Black History Month events scheduled

Bates College celebrates Black History Month with a series of events sponsored by the Multicultural Center, the Office of the Chaplain, the Affirmative Action Office and the African American studies program. The public is invited to attend the following events free of charge:

  • Robert Hill, the noted African diaspora scholar from UCLA, whose multidisciplinary work intersects with political science, history, sociology and psychology, will discuss Afrognosis, or Caliban’s Books of Healing in the African World at 8 p.m. Monday, Feb. 8, in Chase Hall Lounge, 56 Campus Ave. Hill is an African-American studies visiting scholar-in-residence at Bates from Jan. 31 through Feb. 9.
  • The film Aime Cesaire: A Voice for History, with an introduction by Jessy Limery and Clarisse Rosaz, will be shown at 7 p.m. Saturday, Feb. 5, in Room 105 of the Olin Arts Center, 75 Russell St.
  • Bates writer-in-residence Ossama Fatim will discuss Human Rights in Egypt at 4:30 p.m. Wednesday, Feb. 9, in Skelton Lounge of Chase Hall.

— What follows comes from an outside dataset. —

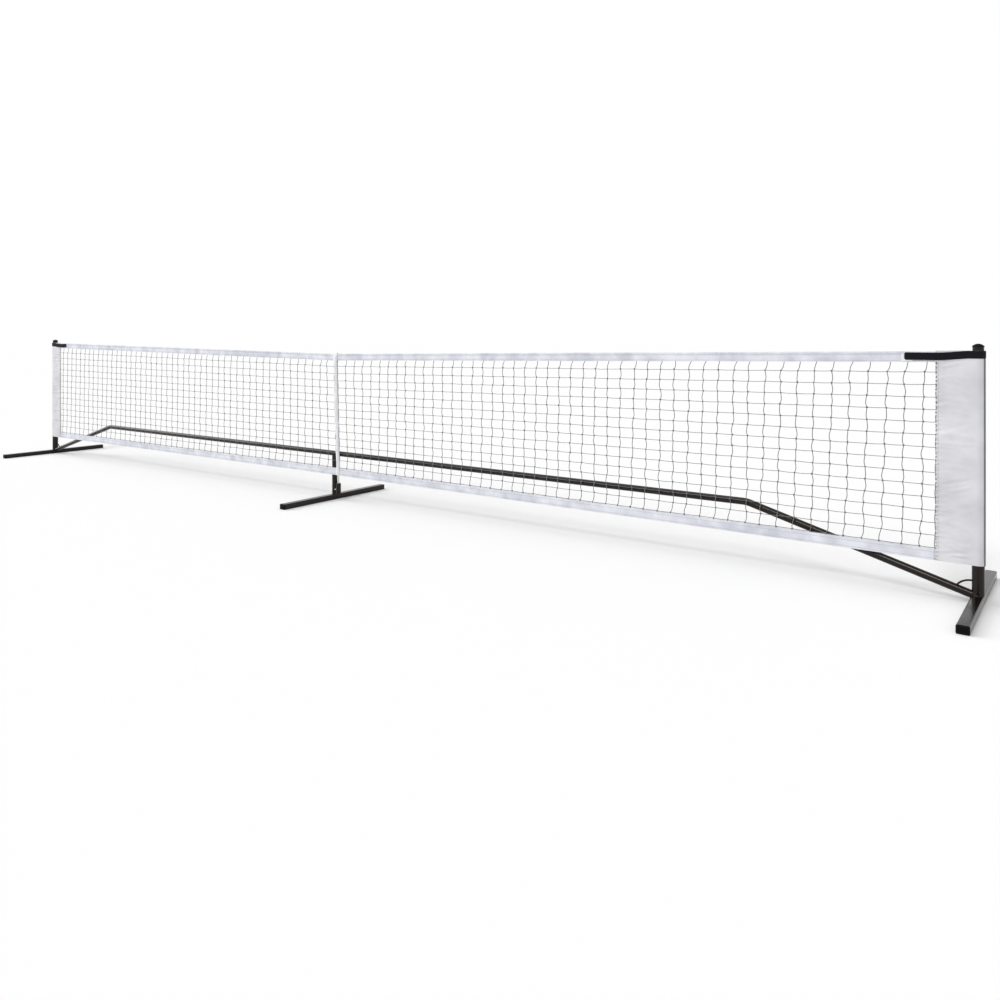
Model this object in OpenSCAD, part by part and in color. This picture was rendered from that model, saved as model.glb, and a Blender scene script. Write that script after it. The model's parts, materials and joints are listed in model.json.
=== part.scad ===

  • An exhibition and workshop of Brazilian Capoeira with Samuel Cordeiro will be held at 3 p.m. Saturday, Feb. 12, in Chase Hall Lounge.
  • The film Africa, I Will Fleece You, followed by a discussion led by Bates first-year student Andrew Rahedi, will be shown at 3 p.m. Sunday, Feb. 13, in Room 105 of the Olin Arts Center.
  • University of Southern Maine historian Maureen Elgersman Lee will discuss Sole Sisters: Black Women in Canadian Slavery and Historiography at 7 p.m. Wednesday, Feb. 16, in the Edmund S. Muskie Archives, 70 Campus Ave.